Keep only the lines from the top of the listing through the one with "const GRIP_T = 1.2;", and reproduce them unaltered.

* * * * *

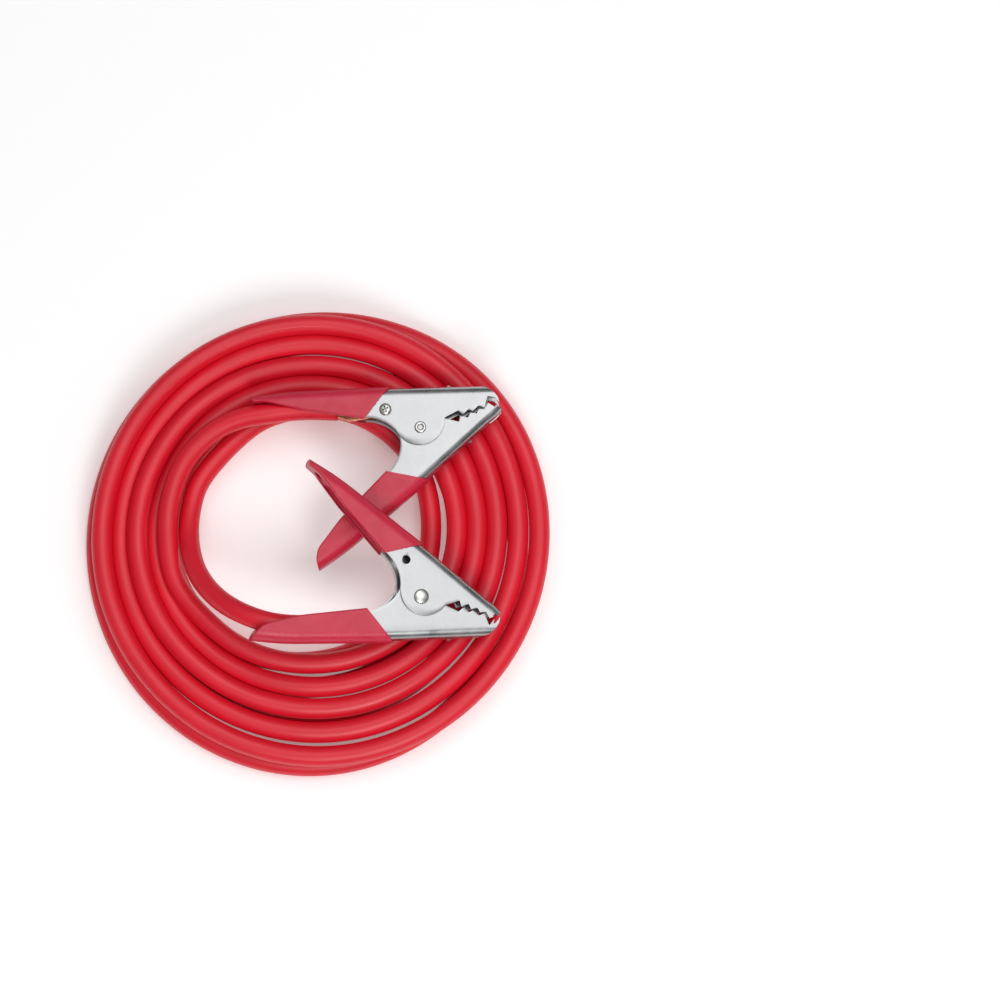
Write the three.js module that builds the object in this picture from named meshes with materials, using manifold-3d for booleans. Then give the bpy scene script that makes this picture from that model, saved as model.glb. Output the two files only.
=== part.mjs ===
// Car jumper cable, one lead: a heavy cable wound into a flat two-layer coil, with a spring clamp on
// each end. Clamp 1 lies on the coil, and clamp 2 lies turned over with one handle across clamp 1.
// Millimetres, +Z up, origin on the floor under the middle of the coil.

import * as THREE from 'three';
import { mergeVertices } from 'three/addons/utils/BufferGeometryUtils.js';
import Module from 'manifold-3d';

const wasm = await Module();
wasm.setup();

// Cable and coil
const CABLE_D = 15.6;
const COIL_OUTER_R = 176.5;
const COIL_INNER_R = 78.5;
const COIL_LAYERS = 2;
const TOUCH = 0.3; // gap kept between solids that touch

// Clamp sheet metal: each half is a U-channel, closed along its spine
const SHEET = 1.8;
const CHANNEL_W = 20;
const SPINE_R = 7;
const GRIP_T = 1.2;

// Clamp half, side view: x runs from the pivot to the nose, y towards the half's own side
const EAR = { x: 1.5, y: 5.5, r: 18.7 };
const KNEE = { x: -9.1, y: 36.9 };
const KNEE_BLEND = 13;
const NOSE_START = { x: 50.2, y: 14.4 };
const HANDLE_BEND = { x: -86.8, y: 63.9 };
const HANDLE_END = { x: -108.4, y: 68.6 };
const HANDLE_TIP_IN = { x: -100.5, y: 63.8 };
const HANDLE_MID = { x: -76, y: 46.9 };
const HANDLE_ROOT = { x: -35.6, y: 23 };
const NOTCH_PULL = { x: -19.2, y: 15 };
const EAR_BACK = { x: -16.7, y: 0 };
const EAR_FRONT = { x: 19.4, y: 0 };
const GRIP_TOP_X = -9.4;
const PLAIN_EDGE = { root: HANDLE_ROOT, mid: HANDLE_MID, tipIn: HANDLE_TIP_IN };
// The grip on the handle nearer the viewer bellies out past the steel
const WIDE_EDGE = { root: { x: -35.6, y: 22.4 }, mid: { x: -80, y: 42.6 }, tipIn: { x: -104, y: 57.4 } };

// Teeth from the nose back to the ear. The cable jaw's nose hooks past the middle line.
const CABLE_JAW_NOSE = { x: 62.4, y: -1, pull: { x: 61, y: 10 } };
const CABLE_JAW_TEETH = [
  [61.8, -5.2], [59.9, 0.4], [55.5, 3.3], [50, -3.9], [46.3, -1], [40.7, -3.3], [38.4, -0.8],
  [33, -2.8], [30.8, 1.2],
];
const FREE_JAW_NOSE = { x: 61.8, y: 9.2, pull: { x: 58.5, y: 12.5 } };
const FREE_JAW_TEETH = [
  [60.2, 6.2], [58.9, 5.2], [57.7, 6.4], [54.1, 1.3], [50, 5], [45.8, 3.1], [43, 5.8], [38.9, 3.1],
  [35.8, 6.2], [31, 2.6], [28.4, 6.6],
];
const DIMPLE = { x: 31, r: 4.2, rise: 2.2 };

// Pivot rivet, torsion spring, screw and the conductor under it
const RIVET = { shankR: 3, domeR: 5.6, domeH: 1.9, rollR: 4.4, rollH: 1.2, boreR: 1.8, boreDepth: 5 };
const SPRING = { wireR: 1.4, coilR: 6.6, armX: -30 };
const SCREW = { x: -19.2, y: 22.4, headR: 4.5, headH: 2.6, shankR: 2.2 };
const CROSS = { width: 1.2, length: 5, depth: 1.4 };
const SCREW_HOLE_R = 3.2;
const CONDUCTOR_R = 3.6;
const JACKET_END = { x: -52, y: 37 };

// Where the clamps lie: heading turns about +Z, pitch lowers the nose
const CLAMP_1 = { x: 78.3, y: 78.1, heading: 22.1, pitch: 0 };
const CLAMP_2 = { x: 77.2, y: -51.1, z: 57.7, heading: -17.2, pitch: 14.5 };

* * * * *

→ OUTPUT BELOW:
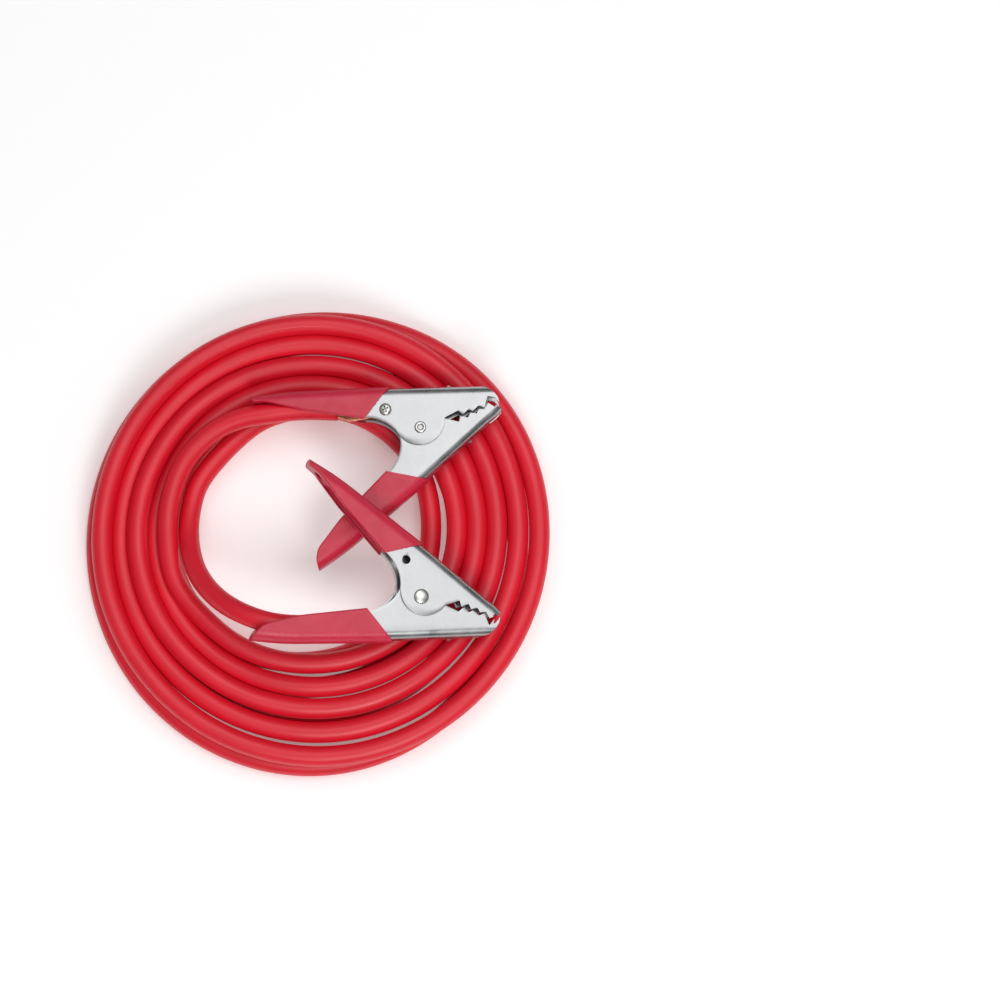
Write the three.js module that builds the object in this picture from named meshes with materials, using manifold-3d for booleans. Then give the bpy scene script that makes this picture from that model, saved as model.glb. Output the two files only.
=== part.mjs ===
// Car jumper cable, one lead: a heavy cable wound into a flat two-layer coil, with a spring clamp on
// each end. Clamp 1 lies on the coil, and clamp 2 lies turned over with one handle across clamp 1.
// Millimetres, +Z up, origin on the floor under the middle of the coil.

import * as THREE from 'three';
import { mergeVertices } from 'three/addons/utils/BufferGeometryUtils.js';
import Module from 'manifold-3d';

const wasm = await Module();
wasm.setup();

// Cable and coil
const CABLE_D = 15.6;
const COIL_OUTER_R = 176.5;
const COIL_INNER_R = 78.5;
const COIL_LAYERS = 2;
const TOUCH = 0.3; // gap kept between solids that touch

// Clamp sheet metal: each half is a U-channel, closed along its spine
const SHEET = 1.8;
const CHANNEL_W = 20;
const SPINE_R = 7;
const GRIP_T = 1.2;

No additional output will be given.